Within data centres, design choices are equally important. Co-locating renewable energy generation with energy storage can reduce grid dependence and improve resilience. Greater load flexibility, such as modulating non-critical workloads during grid stress, can allow data centres to actively support grid stability. High-efficiency cooling systems and advanced power architectures further reduce overall demand.

Policy and regulatory measures play a critical role. Faster and more transparent interconnection processes can reduce delays and uncertainty. Capacity-based charges or locational pricing can guide development towards areas with available grid capacity. Incentives for participation in demand response programmes, including AI-enabled demand management, can better align data centre operations with grid conditions.

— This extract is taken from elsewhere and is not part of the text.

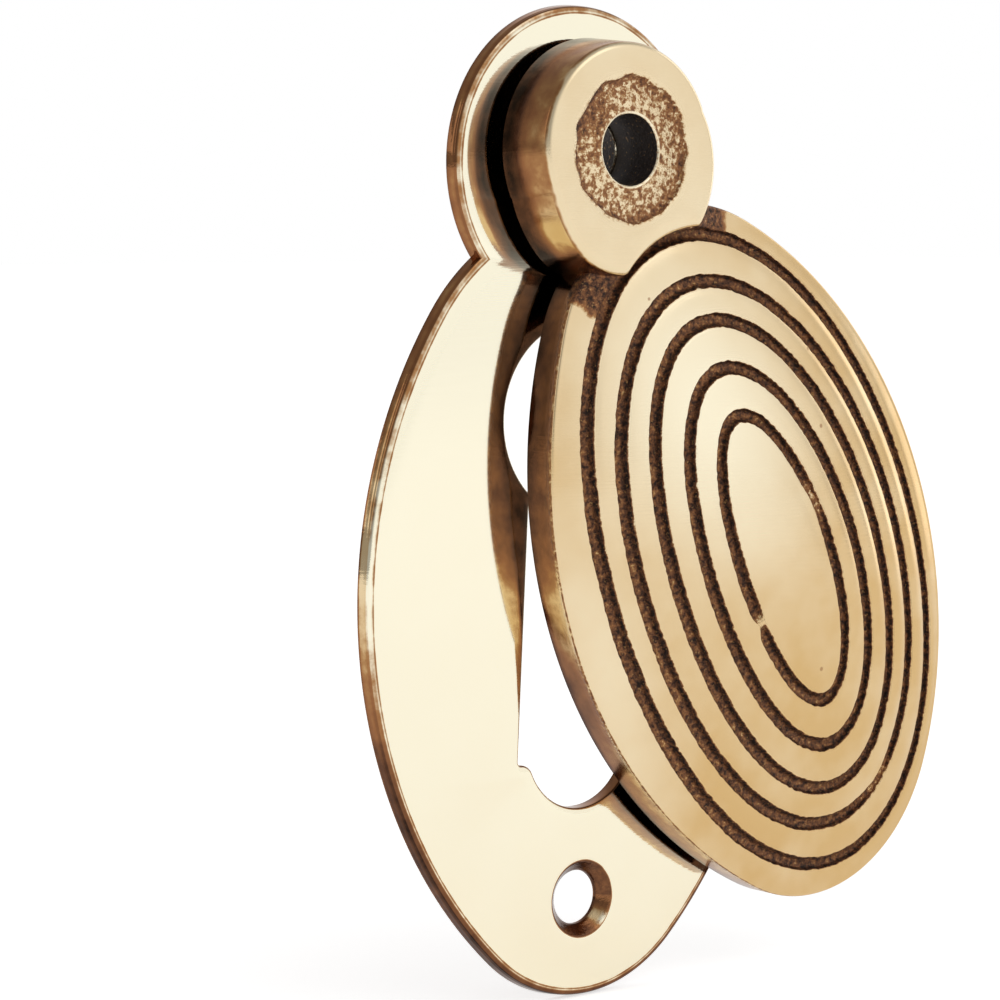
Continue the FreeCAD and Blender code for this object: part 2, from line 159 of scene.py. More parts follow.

Integrated Solutions Framework

Preparing for a Digitally Powered Future

Planning today for tomorrow’s demand
Power grids worldwide are increasingly strained by the rapid expansion of data centres. The gap between the pace of digital infrastructure development and the speed of grid expansion continues to widen. While investments in renewable energy, smart grids and advanced control systems offer promise, significant challenges remain in transmission capacity, grid flexibility and long-term planning.

The real test lies in how quickly and intelligently power systems can adapt. Coordinated planning among governments, utilities, regulators and data centre operators is no longer optional. It is essential to ensure that the growth of the digital economy does not compromise energy reliability, affordability or sustainability.

As data centres continue to shape the future of work, commerce and innovation, power grids must evolve alongside them. The success of the digital age will depend not only on computing power, but on the strength, resilience and readiness of the electricity systems that support it.